WILLIAM GRIGGS (1832 - 1911)

INDIA. PHOTOGRAPHS AND DRAWINGS OF HISTORICAL BUILDINGS


Estimate: Rs 2,50,000-Rs 3,00,000 ( $3,475-$4,170 )


India. Photographs and Drawings of Historical Buildings


William Griggs, India. Photographs and Drawings of Historical Buildings. 100 Plates Reproduced by W. Griggs. From the Collection in the Late Office of Curator of Ancient Monuments in India, London: Griggs, 1896

pp. 10, [4], [2], [2], [2], [2], [2], [2], [2], [2], 100 plates with short introductory texts at beginning of each "chapter"; overall, there are 49 gorgeous plates in chromolithography, including gold printing, of which 9 are folding out; the black and white plates are photographs of monuments, and are depicting artefacts, or are architectural plans, drawings and sections (again, many of which are folding out); the bulk plates (about 70) are connected to Islamic art and architecture; rebound in full leather
15 x 11 in (37.5 x 27.5 cm)

First edition of one of the most splendid documentations of the architectural and sculptural wealth of medieval India, including an entire chapter on Golden temple, with the study of architectural details of Golden temple done for the first time.

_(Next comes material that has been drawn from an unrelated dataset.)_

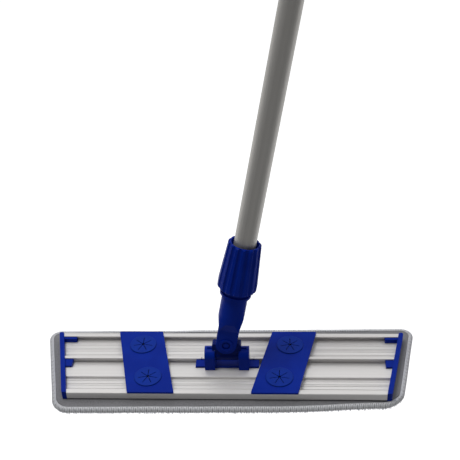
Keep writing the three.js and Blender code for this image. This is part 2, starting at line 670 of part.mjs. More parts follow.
// The closed top, with a flat eye to hang the mop by.
function gripEnd() {
  const cup = turned([
    [0, POLE_END + REST], [GRIP_RADIUS, POLE_END + REST], [GRIP_RADIUS, POLE_END + 5],
    [GRIP_RADIUS - 5, POLE_END + CUP_HEIGHT], [0, POLE_END + CUP_HEIGHT],
  ]);
  const stem = rod(POLE_RADIUS - POLE_WALL - LOOSE, POLE_END - 20, POLE_END + 1);
  const eyeZ = POLE_END + CUP_HEIGHT + EYE_ABOVE_CUP;
  const thick = TAB_THICKNESS / 2;
  const tab = box([-TAB_HALF, -thick, POLE_END + CUP_HEIGHT - 3], [TAB_HALF, thick, eyeZ])
    .add(rodAlongY(TAB_HALF, -thick, thick, eyeZ, 32));
  return unite([cup, stem, tab]).subtract(rodAlongY(EYE_RADIUS, -TAB_THICKNESS, TAB_THICKNESS, eyeZ, 24));
}

// ---------------------------------------------------------------- pad

const PAD_BACK = HALF_DEPTH + 18;   // long edge of the pad
const PAD_FRONT = -HALF_DEPTH - 13;
const PAD_SIDE = 12.5;         // how far the pad stands out past the frame's ends
const PILE_TOP = 4.4;
const FOAM_TOP = 7.2;
const PAD_TOP = WEB_BOTTOM - REST - HOOK_THICKNESS - REST;
const BINDING_WIDTH = 7;
const BINDING_TOP = PAD_TOP + 0.5;
const BINDING_BOTTOM = 0.9;
const BINDING_FOLD = 1.2;      // thickness of the tape where it is folded round the layers
const PAD_CORNERS = [22, 22, 14, 14];

function padPlan(inset) {
  const plan = taperedPlan(BACK_HALF + PAD_SIDE - inset, PAD_FRONT + inset, PAD_BACK - inset);
  return roundedShape(plan, PAD_CORNERS.map((radius) => radius - inset));
}

function padLayer(inset, z0, z1) {
  return raised(padPlan(inset), z0, z1, 8);
}

// The binding tape is folded round the edges of the three layers.
function padBinding() {
  const outside = padLayer(0, BINDING_BOTTOM, BINDING_TOP);
  const layers = padLayer(BINDING_FOLD, BINDING_BOTTOM + 1, PAD_TOP + 0.05);
  const inner = padLayer(BINDING_WIDTH, -1, PAD_TOP + 5);
  return outside.subtract(layers).subtract(inner);
}

function padFace() {
  const middle = padLayer(BINDING_WIDTH + LOOSE, 0, PILE_TOP - REST);
  return middle.add(padLayer(BINDING_FOLD + LOOSE, BINDING_BOTTOM + 1.1, PILE_TOP - REST));
}

// ---------------------------------------------------------------- assembly

const head = new THREE.Group();
head.name = 'mop_head';
head.add(piece('frame_profile', frameProfile(), frameAluminium()));
head.add(piece('end_cap_right', endCap(), bluePlastic()));
head.add(piece('end_cap_left', endCap().mirror([1, 0, 0]), bluePlastic()));
head.add(piece('hook_strip_back', hookStrip(HALF_DEPTH - HOOK_INSET - HOOK_WIDTH, HALF_DEPTH - HOOK_INSET),
  fabric(0x1d1e20)));
head.add(piece('hook_strip_front', hookStrip(-HALF_DEPTH + HOOK_INSET, -HALF_DEPTH + HOOK_INSET + HOOK_WIDTH),
  fabric(0x1d1e20)));

const PLATES = [['left', LEFT_PLATE_X, -1], ['right', RIGHT_PLATE_X, 1]];
for (const [label, x, side] of PLATES) {
  head.add(piece(`cloth_grip_plate_${label}`, gripPlate(x, side), bluePlastic()));
  for (const [row, end] of [['front', -1], ['back', 1]]) {
    head.add(piece(`star_grip_${label}_${row}`, starGrip(x, side, end), blueRubber()));
  }
}

head.add(piece('joint_base', jointBase(), bluePlastic()));
head.add(piece('hinge_pin', hingePin(), steel()));
head.add(piece('rail_lock_pin_left', lockPin(-1), steel()));
head.add(piece('rail_lock_pin_right', lockPin(1), steel()));

const cross = new THREE.Group();
cross.name = 'swivel';
cross.position.set(0, 0, HINGE_Z);
cross.rotation.x = -LEAN_BACK * Math.PI / 180;
cross.add(piece('swivel_yoke', yoke(), bluePlastic()));

const handle = new THREE.Group();
handle.name = 'handle';
handle.position.set(0, 0, SWING_UP);
handle.rotation.y = LEAN_RIGHT * Math.PI / 180;
handle.add(piece('fork_socket', socket(), bluePlastic()));
handle.add(piece('swing_pin', swingPin(), bluePlastic()));
handle.add(piece('clamp_cone', clampCone(), bluePlastic()));
handle.add(piece('clamp_nut', clampNut(), bluePlastic()));
handle.add(piece('pole_tube', tube(POLE_RADIUS, POLE_RADIUS - POLE_WALL, POLE_START, POLE_END), poleAluminium()));
handle.add(piece('pole_plug', polePlug(), bluePlastic()));
handle.add(piece('hand_grip', handGrip(), bluePlastic()));
handle.add(piece('grip_end', gripEnd(), bluePlastic()));
cross.add(handle);

const pad = new THREE.Group();
pad.name = 'pad';
pad.add(piece('pad_microfibre_face', padFace(), fabric(0xd7dbe2)));
pad.add(piece('pad_foam_core', padLayer(BINDING_FOLD + LOOSE, PILE_TOP, FOAM_TOP), fabric(0xe8e6df)));
pad.add(piece('pad_loop_backing', padLayer(BINDING_FOLD + LOOSE, FOAM_TOP + REST, PAD_TOP), fabric(0x8f9297)));
pad.add(piece('pad_binding', padBinding(), fabric(0xc9cdd3)));

const mop = new THREE.Group();
mop.name = 'flat_mop';
mop.add(head, cross, pad);

export default mop;
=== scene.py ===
# %% [markdown]
# # A flat mop, finished piece by piece
#
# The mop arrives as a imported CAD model: an aluminium frame, a plastic swivel, a pole and a
# cloth pad, each as its own node on its own moving body. This lesson gives every node its
# finish and builds the pieces that CAD leaves plain, above all the soft pad.
# Everything is in metres, and every CAD piece already has its place, so none is moved here.

import json
import math
import random

import bmesh
import bpy
from mathutils import Matrix, Vector, noise

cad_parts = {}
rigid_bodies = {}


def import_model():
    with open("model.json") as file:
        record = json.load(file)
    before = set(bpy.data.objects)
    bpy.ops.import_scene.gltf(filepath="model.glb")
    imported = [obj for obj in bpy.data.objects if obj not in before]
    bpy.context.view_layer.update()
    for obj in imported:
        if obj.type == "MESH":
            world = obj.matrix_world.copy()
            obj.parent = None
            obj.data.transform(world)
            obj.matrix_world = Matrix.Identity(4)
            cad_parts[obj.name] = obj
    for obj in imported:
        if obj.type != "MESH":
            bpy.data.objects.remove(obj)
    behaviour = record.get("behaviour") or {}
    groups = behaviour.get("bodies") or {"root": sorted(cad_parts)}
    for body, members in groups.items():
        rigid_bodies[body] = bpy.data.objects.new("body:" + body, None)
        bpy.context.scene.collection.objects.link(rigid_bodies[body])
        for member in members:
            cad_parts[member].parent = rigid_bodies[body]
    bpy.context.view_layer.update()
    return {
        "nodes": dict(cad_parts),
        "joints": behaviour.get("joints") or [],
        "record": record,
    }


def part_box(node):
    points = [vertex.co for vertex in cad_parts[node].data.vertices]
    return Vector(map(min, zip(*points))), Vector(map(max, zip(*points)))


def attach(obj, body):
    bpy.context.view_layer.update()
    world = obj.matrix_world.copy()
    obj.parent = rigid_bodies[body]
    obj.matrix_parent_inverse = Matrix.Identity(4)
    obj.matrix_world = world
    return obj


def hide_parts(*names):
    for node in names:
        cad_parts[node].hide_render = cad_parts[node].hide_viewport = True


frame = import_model()
MM = 0.001

# %% [markdown]
# ## The pole's own axes
#
# The pole leans, so a grain that runs along it can't use the world's axes. The record says
# where the swivel's pins are and which way the pole points. From those comes one turned
# frame: its Z runs up the pole and its Y runs along the swing pin.

# %% Find the pole's axes
joints = {joint["name"]: joint for joint in frame["joints"]}
swing_point = Vector(joints["pole_swing"]["pos_m"])
pole_axis = Vector(joints["clamp_turn"]["axis"]).normalized()
swing_axis = Vector(joints["pole_swing"]["axis"]).normalized()
side_axis = swing_axis.cross(pole_axis).normalized()
pole_turn = Matrix((side_axis, swing_axis, pole_axis)).transposed()
pole_euler = pole_turn.to_euler("XYZ")
print("pole leans", round(math.degrees(pole_axis.angle(Vector((0, 0, 1)))), 2), "degrees")

# %% [markdown]
# ## Shader maths that reads like maths
#
# A finish is a network of nodes. Wiring them by hand hides the idea, so one small class
# wraps an output socket and lets Python's own operators add the Math nodes. Every other
# node comes from one method, which sets the node's options first and its sockets second.


# %% Wrap a socket
class Wire:
    """An output socket that Python arithmetic can use."""

    def __init__(self, recipe, socket):
        self.recipe = recipe
        self.socket = socket

    def math(self, operation, *values):
        return self.recipe.node("ShaderNodeMath", {"operation": operation}, dict(enumerate(values)))

    def __add__(self, other):
        return self.math("ADD", self, other)

    __radd__ = __add__

    def __sub__(self, other):
        return self.math("SUBTRACT", self, other)

    def __rsub__(self, other):
        return self.math("SUBTRACT", other, self)

    def __mul__(self, other):
        return self.math("MULTIPLY", self, other)

    __rmul__ = __mul__

    def sine(self):
        return self.math("SINE", self)

    def size(self):
        return self.math("ABSOLUTE", self)

    def over(self, other):
        return self.math("GREATER_THAN", self, other)

    def clamped(self):
        settings = {"operation": "ADD", "use_clamp": True}
        return self.recipe.node("ShaderNodeMath", settings, {0: self, 1: 0.0})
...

William Griggs (1832-1911) was a photographer, inventor of an advanced chromolithography known as photo-chromolithography. He was associated with the India Office and made outstanding and very expensive book productions for which he produced coloured illustrations including many works about Indian and Oriental artifacts.

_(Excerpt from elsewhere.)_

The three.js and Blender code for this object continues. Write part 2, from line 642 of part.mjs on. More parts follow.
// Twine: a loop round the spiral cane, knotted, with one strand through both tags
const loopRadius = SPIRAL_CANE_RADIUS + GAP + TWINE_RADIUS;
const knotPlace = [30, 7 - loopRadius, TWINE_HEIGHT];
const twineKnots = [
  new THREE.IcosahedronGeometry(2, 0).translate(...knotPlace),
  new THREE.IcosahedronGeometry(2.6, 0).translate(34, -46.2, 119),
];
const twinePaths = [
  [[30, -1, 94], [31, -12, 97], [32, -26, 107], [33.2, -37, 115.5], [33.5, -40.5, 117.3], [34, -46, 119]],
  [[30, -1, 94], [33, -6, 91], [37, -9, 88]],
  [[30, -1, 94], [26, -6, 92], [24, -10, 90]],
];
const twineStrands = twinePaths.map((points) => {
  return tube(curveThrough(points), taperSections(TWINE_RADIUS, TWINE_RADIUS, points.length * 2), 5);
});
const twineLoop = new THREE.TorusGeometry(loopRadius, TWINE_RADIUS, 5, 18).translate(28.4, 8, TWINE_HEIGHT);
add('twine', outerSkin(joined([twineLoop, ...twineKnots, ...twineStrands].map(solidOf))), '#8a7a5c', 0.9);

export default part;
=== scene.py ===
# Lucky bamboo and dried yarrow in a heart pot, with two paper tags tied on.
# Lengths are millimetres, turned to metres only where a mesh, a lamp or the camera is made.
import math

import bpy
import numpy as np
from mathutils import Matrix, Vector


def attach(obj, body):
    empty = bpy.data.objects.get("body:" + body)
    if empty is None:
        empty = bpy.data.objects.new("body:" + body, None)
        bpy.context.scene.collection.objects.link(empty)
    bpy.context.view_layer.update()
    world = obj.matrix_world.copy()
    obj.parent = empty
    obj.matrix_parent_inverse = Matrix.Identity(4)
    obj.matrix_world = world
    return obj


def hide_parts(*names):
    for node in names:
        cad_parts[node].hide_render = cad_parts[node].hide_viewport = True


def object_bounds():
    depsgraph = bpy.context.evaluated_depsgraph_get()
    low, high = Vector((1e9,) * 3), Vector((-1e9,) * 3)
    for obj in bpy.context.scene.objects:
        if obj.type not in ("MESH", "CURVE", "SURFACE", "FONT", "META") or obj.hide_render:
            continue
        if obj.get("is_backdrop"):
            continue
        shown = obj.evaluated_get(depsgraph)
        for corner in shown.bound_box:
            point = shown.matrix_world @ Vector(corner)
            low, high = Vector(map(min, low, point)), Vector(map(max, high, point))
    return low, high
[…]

'In 1855 he was selected to be technical assistant to the reporter on Indian products and director of the Indian Museum, then in the India House, Leadenhall Street....He also devised a practicable colour photolithographic process, by first printing from a photolithographic transfer a faint impression on the paper to serve as a "key", separating the colours on duplicate negatives by varnishes, then photolithographing the dissected portions on stones, and finally registering and printing each in its position and particular colour, with the texture, light, and shade of the original' (ODNB).

His unique printing technique was used in John Forbes Watson's The Textile Manufactures and the Costumes of the People of India (1866); this was followed by those illustrating Tree and Serpent Worship in India (1868), by James Fergusson.